Philadelphia 76ers unite grassroots efforts to curb city gun violence

Philadelphia 76ers “Community Conversation” event (Photo by Max Molina)

As Philadelphia continues to grapple with ways to thwart gun violence and senseless murders around the city, the Philadelphia 76ers organization and multiple community partners came together this week to try and combat the issue.

The Sixers recently hosted a community conversation focused on gun violence prevention on Temple University’s campus. Held in the Howard Gittis Student Center, the event attracted members of the community and included program leaders from various partnering organizations.

Initially, Michael Robinson, Director of Community Outreach and Hiring with Temple University, introduced key figures who are instrumental in an initiative called ReCAST, which stands for Resiliency in Communities After Stress and Trauma. 

Robinson extolled the efforts of Shirley Moy, Executive Director for the Lenfest Workforce Center; Valerie Oulds, ReCAST Grant Director; and Desiree Neal, who is also part of the grant team.  Each plays a critical role in the city’s efforts to provide services and resources for those dealing with the effects of violence. 

‘Weight of Death’

Danny Pommells and Anton Moore discuss amongst the panel at the Philadelphia 76ers ‘Community Conversation’ event (Photo by Max Molina)

The event officially started with a screening of the docuseries ‘Weight of Death’ which features victims of gun violence and the process that families and communities go through as they mourn the death of their loved ones. Anton Moore is the executive producer of the docuseries and also president of Unity in the Community, one of the event organization partners who hope to promote awareness. 

Episode two of ‘Weight of Death’ shows the devastating impact of gun violence after a stray bullet struck and killed 3-year-old Tynirah Borum. In the episode, Tamika Borum, mother of the young victim, offered her heartbreaking account of what she went through after losing her daughter. 

Throughout the episode, multiple current and former city officials were interviewed to explain factors that lead to gun violence and how it impacts families. Former Philadelphia Mayor Michael Nutter, former Philadelphia Police Chief Charles Ramsey, and current U.S. Senator for Pennsylvania Bob Casey provided insight on the issue that continues to plague the city.

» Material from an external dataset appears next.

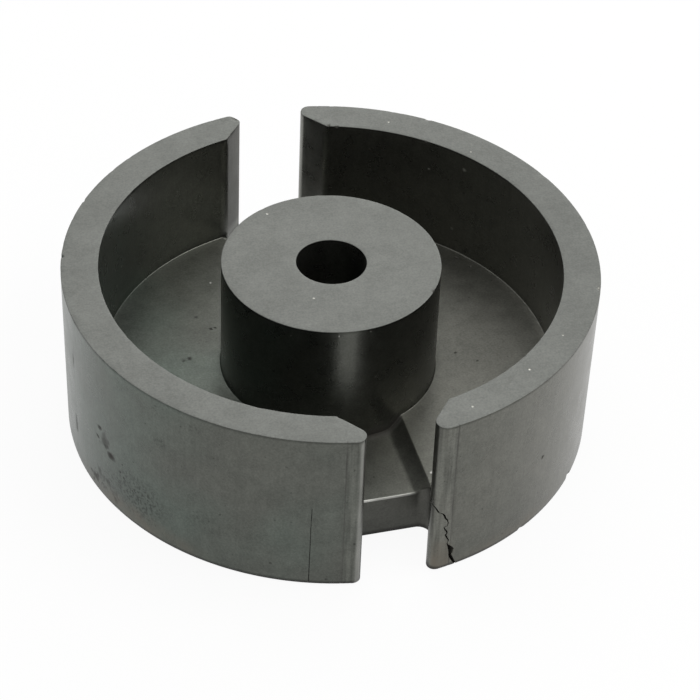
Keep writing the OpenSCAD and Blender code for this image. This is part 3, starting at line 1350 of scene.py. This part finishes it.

After the screening, a panel assembled on stage to discuss efforts being done to stop gun violence and offer solutions to bring about peace. The panel included Pastor Carl Day; activist and producer Anton Moore; Philadelphia School Board member Sarah-Ashley Andrews; and youth participant Jayden Haddad.  

Moderated by NBC 10 Anchor and Host Danny Pommells, the panel discussion addressed topics such as gun access, parenting, economics, and police tactics. 

Community conversation panel (left to right): Danny Pommells, Sarah-Ashley Andrews, Carl Day, Jayden Haddad, and Anton Moore (Photo by Max Molina)

Moore stressed the importance of “Positive Peer Pressure” as a group of his carpentry school students spectated from the audience. He also lamented how difficult it was to interview the parents of children who lost their lives because of shootings.

Pastor Day pointed out the power of social media and how it contributes to negative pressure on the minds of young people. Day also emphasized the importance of peer-to-peer mentorship as a way to help city youths to develop healthier strategies for resolving conflict.

Pastor Carl Day (Photo by Max Molina)

In regards to what is missing that could curb the city’s gun violence, Andrews explained, “We are missing community. If we stood up and gave structure and substance to those that lack it, I think we would see a difference. It starts with prevention and being aware of what’s going on.” 

76ers stepping up

Sarah-Ashley Andrews (Photo by Max Molina)

The role the Sixers had in bringing people together for the community event started with a conversation between Robinson and Mike Goings, 76ers Vice President for Social Responsibility and Fan Development. Goings asked Robinson to host the event with hopes of giving the docuseries more exposure, bringing light to the urgency of the city’s gun violence problem.

In a phone interview, Robinson praised the Sixers. “I like the fact we have a major sports franchise that takes up the mantle of gun violence prevention. It’s the organization taking an executive role of how they want to raise consciousness on the issue.”

When asked about the importance of the 76ers giving back and supporting the grassroots projects featured at the event, Goings said, “We’ve felt it’s important to hear from local organizations and community leaders to get their sense of how we can best help make a positive impact.”

He added, “Through our recently launched ‘Assists for Safe Communities’ initiative, which raised money for four local non-profit organizations throughout the Greater Philadelphia area, we want to give them that platform, microphone, and ability to be heard by members of their local communities.”

As far as Anton Moore’s plans to continue uplifting the community, he has a 10-city tour planned for his students to experience the culture and history of places outside of Philadelphia. During their visit to places like Chicago, Memphis, and Detroit, they will meet with important, inspirational figures to promote peace and ways to bring an end to gun violence.